■ **Written exercise**
Find each line containing the string "from" and return it.

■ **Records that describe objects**
----------

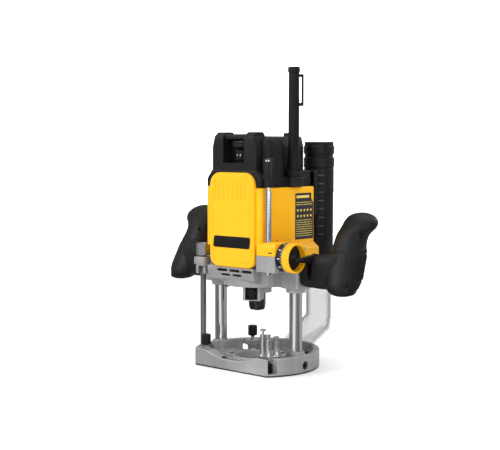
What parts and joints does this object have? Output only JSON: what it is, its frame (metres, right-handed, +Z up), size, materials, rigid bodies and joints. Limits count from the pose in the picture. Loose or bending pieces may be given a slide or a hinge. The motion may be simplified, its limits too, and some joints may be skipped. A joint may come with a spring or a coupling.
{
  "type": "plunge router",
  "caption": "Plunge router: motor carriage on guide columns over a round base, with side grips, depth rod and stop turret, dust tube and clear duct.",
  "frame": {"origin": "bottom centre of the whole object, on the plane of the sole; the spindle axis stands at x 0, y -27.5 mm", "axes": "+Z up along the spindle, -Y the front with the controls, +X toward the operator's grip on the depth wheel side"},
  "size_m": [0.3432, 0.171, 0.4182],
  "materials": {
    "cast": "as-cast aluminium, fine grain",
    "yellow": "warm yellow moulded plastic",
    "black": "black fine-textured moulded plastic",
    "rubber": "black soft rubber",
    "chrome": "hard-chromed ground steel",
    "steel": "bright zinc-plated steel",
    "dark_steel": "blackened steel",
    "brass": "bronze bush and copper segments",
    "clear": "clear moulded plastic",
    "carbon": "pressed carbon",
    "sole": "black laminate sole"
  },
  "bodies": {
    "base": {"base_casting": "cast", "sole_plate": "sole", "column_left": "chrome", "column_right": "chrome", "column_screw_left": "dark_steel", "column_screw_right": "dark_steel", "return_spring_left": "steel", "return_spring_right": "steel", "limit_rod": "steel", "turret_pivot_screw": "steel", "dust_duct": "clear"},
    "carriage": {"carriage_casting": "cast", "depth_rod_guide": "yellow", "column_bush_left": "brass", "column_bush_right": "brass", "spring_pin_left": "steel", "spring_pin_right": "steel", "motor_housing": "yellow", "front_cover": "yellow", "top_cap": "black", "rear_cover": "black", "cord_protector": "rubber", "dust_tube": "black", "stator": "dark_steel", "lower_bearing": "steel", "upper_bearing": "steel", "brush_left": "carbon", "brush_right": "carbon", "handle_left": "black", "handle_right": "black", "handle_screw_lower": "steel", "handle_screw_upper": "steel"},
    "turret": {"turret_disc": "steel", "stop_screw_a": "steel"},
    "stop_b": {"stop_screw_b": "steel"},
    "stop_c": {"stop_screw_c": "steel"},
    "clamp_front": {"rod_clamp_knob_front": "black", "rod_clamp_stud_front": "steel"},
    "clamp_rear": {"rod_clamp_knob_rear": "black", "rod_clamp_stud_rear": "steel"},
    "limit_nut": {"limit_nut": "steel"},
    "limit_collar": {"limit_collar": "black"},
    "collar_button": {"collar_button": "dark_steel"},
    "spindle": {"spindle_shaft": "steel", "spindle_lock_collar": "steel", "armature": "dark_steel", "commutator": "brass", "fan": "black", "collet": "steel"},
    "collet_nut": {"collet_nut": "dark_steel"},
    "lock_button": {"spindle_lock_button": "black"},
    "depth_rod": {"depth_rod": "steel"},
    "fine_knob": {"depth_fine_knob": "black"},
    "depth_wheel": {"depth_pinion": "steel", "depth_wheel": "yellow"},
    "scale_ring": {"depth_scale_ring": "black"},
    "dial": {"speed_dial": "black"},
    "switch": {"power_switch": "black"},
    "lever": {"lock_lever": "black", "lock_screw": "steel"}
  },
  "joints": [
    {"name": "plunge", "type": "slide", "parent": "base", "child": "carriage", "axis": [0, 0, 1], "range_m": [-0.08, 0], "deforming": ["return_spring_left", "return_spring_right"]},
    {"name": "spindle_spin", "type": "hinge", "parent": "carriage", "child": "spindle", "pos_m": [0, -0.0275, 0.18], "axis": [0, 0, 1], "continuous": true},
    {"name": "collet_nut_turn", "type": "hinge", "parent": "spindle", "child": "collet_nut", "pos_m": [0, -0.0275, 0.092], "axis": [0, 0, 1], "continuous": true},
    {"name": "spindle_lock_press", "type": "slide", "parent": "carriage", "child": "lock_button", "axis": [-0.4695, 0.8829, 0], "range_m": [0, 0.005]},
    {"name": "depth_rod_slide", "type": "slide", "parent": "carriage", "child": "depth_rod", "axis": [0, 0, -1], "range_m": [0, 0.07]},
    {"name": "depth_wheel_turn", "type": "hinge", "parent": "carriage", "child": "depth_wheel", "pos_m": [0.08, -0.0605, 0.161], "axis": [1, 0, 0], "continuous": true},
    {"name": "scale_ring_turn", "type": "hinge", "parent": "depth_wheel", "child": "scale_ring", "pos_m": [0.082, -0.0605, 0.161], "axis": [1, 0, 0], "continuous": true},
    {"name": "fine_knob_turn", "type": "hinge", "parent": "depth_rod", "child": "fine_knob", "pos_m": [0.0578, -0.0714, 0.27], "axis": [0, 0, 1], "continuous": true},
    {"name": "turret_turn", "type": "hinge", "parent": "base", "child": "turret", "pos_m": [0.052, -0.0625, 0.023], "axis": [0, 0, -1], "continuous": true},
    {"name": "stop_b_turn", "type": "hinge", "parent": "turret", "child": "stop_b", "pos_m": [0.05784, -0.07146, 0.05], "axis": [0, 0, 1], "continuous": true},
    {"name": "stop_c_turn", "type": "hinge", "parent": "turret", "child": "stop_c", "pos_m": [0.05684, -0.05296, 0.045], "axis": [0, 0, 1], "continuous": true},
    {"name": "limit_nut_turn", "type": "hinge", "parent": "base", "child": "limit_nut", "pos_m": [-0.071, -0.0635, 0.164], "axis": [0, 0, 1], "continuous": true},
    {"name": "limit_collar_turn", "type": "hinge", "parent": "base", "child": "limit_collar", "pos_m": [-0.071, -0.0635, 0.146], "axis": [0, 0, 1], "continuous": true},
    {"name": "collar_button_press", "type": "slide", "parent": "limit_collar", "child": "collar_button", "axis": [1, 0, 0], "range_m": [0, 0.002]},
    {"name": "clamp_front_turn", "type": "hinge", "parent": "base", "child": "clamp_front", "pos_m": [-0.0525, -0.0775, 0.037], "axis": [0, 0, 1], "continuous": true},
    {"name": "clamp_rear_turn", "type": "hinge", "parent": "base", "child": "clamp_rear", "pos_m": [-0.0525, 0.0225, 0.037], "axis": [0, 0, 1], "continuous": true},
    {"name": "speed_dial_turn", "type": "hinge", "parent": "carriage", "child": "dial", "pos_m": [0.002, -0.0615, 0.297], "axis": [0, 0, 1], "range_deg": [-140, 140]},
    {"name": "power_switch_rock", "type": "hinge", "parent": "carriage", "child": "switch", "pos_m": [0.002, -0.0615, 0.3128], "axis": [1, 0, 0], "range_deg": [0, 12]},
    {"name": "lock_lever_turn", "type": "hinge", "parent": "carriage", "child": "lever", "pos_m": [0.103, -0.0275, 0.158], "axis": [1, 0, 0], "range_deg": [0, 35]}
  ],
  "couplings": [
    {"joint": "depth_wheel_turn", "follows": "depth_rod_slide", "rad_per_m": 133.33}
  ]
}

----------

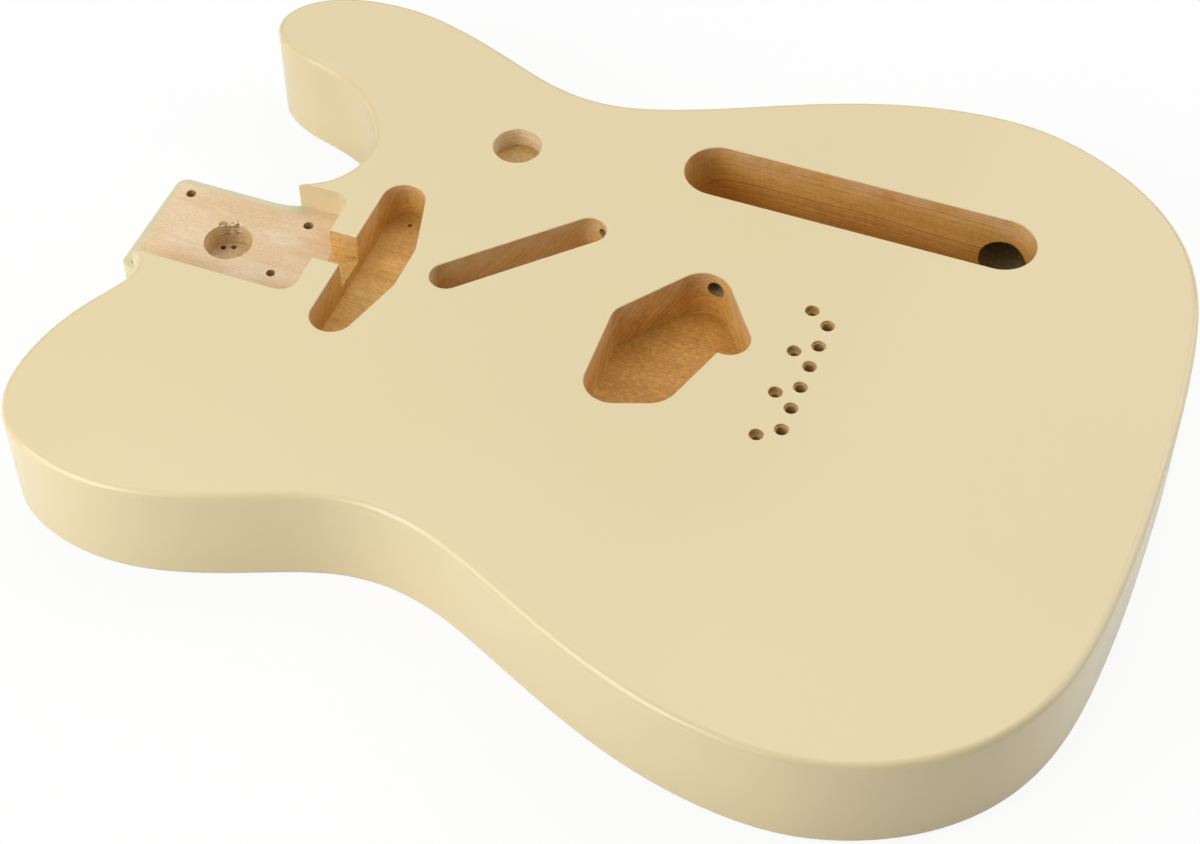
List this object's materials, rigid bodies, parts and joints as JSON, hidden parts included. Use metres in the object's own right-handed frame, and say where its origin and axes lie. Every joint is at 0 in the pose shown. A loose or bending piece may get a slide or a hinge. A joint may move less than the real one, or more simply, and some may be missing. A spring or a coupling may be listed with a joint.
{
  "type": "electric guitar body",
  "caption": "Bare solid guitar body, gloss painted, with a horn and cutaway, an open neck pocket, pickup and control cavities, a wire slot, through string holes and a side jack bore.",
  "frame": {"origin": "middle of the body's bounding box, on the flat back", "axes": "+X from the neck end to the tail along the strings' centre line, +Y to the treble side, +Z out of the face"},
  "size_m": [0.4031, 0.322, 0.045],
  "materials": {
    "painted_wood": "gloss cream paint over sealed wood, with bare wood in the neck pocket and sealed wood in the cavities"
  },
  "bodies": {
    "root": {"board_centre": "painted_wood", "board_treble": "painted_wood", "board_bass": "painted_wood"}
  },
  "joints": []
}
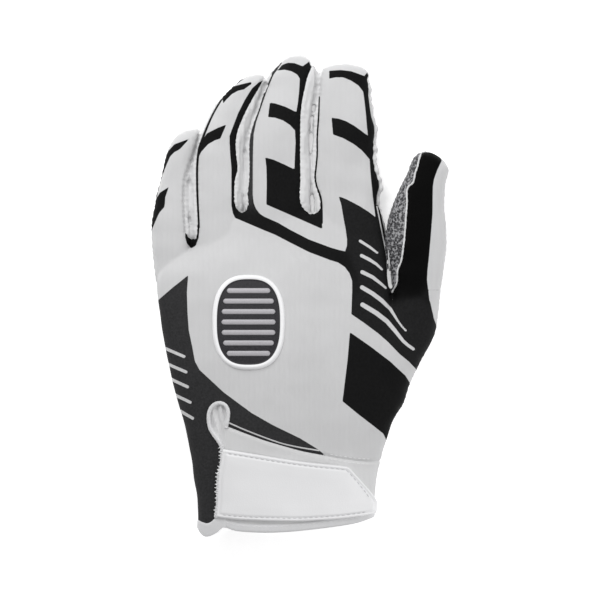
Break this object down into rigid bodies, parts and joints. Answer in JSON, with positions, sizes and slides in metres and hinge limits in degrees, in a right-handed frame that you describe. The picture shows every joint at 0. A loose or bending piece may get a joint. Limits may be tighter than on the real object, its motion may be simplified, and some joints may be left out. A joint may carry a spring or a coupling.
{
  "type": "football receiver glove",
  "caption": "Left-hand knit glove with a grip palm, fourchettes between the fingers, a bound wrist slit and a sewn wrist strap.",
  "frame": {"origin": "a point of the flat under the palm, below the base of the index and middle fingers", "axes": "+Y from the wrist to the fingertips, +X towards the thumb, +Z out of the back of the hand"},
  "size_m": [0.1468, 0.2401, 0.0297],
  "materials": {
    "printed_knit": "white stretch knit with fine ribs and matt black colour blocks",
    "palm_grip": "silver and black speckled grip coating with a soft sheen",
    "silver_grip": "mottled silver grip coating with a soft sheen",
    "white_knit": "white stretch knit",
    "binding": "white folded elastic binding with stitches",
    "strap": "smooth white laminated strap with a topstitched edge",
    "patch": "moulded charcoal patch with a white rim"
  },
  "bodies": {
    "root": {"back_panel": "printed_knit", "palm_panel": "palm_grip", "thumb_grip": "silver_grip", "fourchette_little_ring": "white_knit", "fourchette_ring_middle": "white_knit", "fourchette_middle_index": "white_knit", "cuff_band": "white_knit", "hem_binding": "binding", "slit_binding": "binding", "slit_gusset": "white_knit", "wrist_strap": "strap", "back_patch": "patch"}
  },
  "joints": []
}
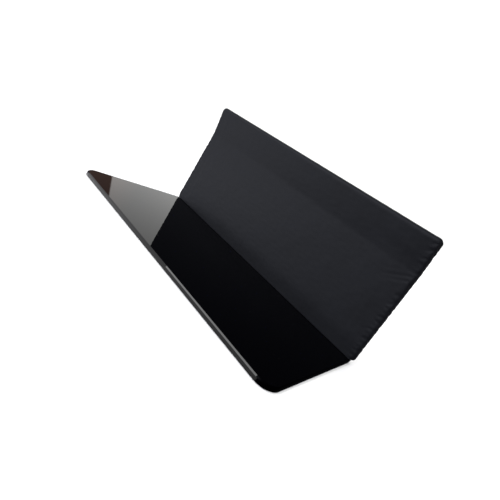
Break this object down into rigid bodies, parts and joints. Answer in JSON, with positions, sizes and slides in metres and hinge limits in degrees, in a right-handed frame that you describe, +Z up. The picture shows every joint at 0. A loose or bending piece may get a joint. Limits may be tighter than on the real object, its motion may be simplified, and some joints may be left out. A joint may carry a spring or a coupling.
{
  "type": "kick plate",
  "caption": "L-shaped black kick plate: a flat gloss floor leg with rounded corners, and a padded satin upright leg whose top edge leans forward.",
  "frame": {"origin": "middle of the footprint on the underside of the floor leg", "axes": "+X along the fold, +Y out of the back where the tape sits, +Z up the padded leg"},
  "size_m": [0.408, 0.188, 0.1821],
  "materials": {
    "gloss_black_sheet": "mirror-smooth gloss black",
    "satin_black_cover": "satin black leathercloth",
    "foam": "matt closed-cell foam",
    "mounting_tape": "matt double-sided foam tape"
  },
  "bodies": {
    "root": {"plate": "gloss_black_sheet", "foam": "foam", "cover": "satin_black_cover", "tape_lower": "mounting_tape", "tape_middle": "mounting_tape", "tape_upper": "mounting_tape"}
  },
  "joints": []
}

----------

■ **Result for this exercise**
What parts and joints does this object have? Output only JSON: what it is, its frame (metres, right-handed, +Z up), size, materials, rigid bodies and joints. Limits count from the pose in the picture. Loose or bending pieces may be given a slide or a hinge. The motion may be simplified, its limits too, and some joints may be skipped. A joint may come with a spring or a coupling.
  "frame": {"origin": "middle of the body's bounding box, on the flat back", "axes": "+X from the neck end to the tail along the strings' centre line, +Y to the treble side, +Z out of the face"},
  "frame": {"origin": "a point of the flat under the palm, below the base of the index and middle fingers", "axes": "+Y from the wrist to the fingertips, +X towards the thumb, +Z out of the back of the hand"},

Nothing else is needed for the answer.